What fails: README documents non-interactive npm install/use; no AGENTS.md install protocol and global install idempotency was not exercised. Frequency: Common Token/time cost when it triggers: Token Spend: Low · Time: Critical Workaround exists: Partial


§9 - Binary & Encoding Safety [High · score 2/3]

What fails: File uploads use Buffer/base64 for binary content; error handling remains unstructured.

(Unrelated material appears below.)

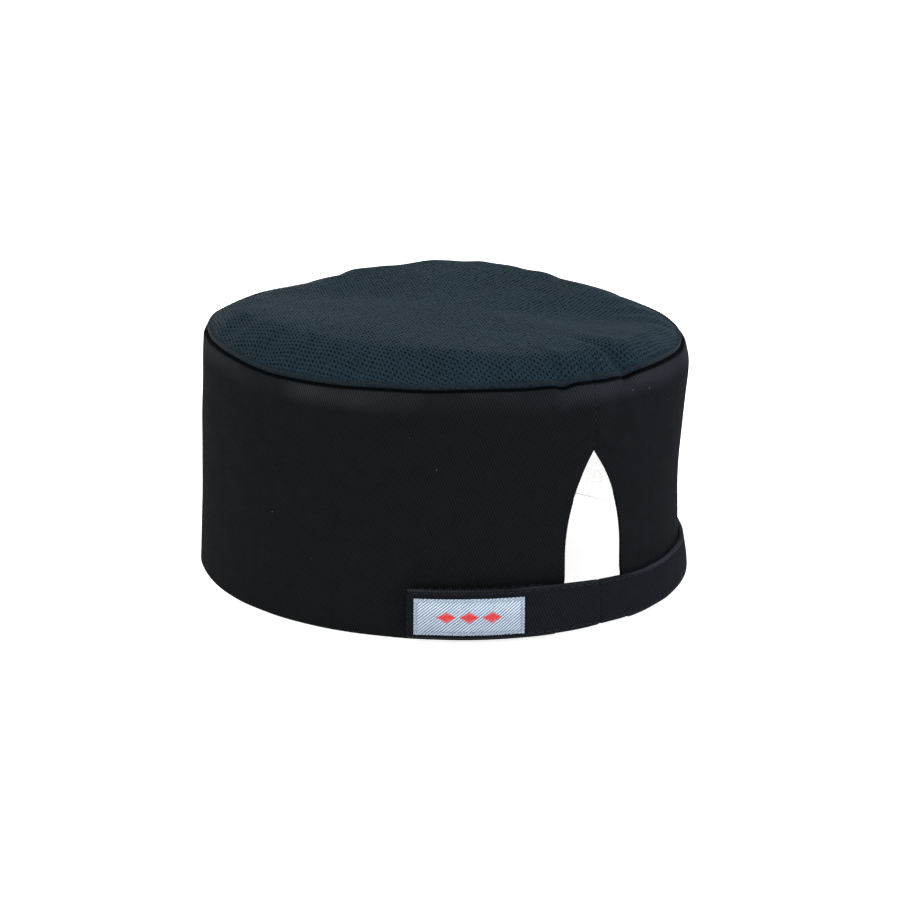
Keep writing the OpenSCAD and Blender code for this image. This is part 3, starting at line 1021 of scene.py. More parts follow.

Frequency: Situational Token/time cost when it triggers: Token Spend: Low · Time: Medium Workaround exists: Partial


§41 - Update Notifier Side-Channel Output Pollution [High · score 2/3]

What fails: No update notifier found; CI/NO_UPDATE_NOTIFIER produced no side-channel notice. Frequency: Common (Node.js/npm ecosystem) Token/time cost when it triggers: Token Spend: Medium · Time: Medium Workaround exists: Partial


Passing (score 3/3 - safe to use without special handling)

§37 REPL / Interactive Mode Accidental Triggering, §50 Stdin Consumption Deadlock, §61 Bidirectional Pipe Payload Deadlock, §62 $EDITOR and $VISUAL Trap, §64 Headless Display and GUI Launch Blocking, §66 Symlink Loop and Recursive Traversal Exhaustion, §17 Child Process Leakage, §8 ANSI & Color Code Leakage, §32 Self-Update & Auto-Upgrade Behavior


Risk Summary

Category Count §N list
Observed bugs 4 §2, §10, §18, §40, §72
Score 0 - complete failure 42 §43, §53, §60, §35, §38, §40, §47, §49, §54, §55, §56, §58, §65, §67, §68, §70, §72, §52, §57, §63, §11, §12, §13, §15, §16, §23, §24, §25, §74, §1, §6, §7, §26, §31, §29, §30, §18, §19, §22, §20, §21, §33
Score 1 - major gap 16 §34, §45, §46, §51, §59, §69, §73, §44, §10, §14, §2, §3, §5, §4, §28, §27
Score 2 - minor gap 4 §42, §71, §41, §9
Score 3 - passing 9 §37, §50, §61, §62, §64, §66, §17, §8, §32
Indeterminate (?/3 - timed out) 0 None

Highest-risk combination: §1 and §2 combine generic exit codes with no stable output envelope, so agents cannot reliably distinguish success, validation failure, auth failure, network failure, or crashes.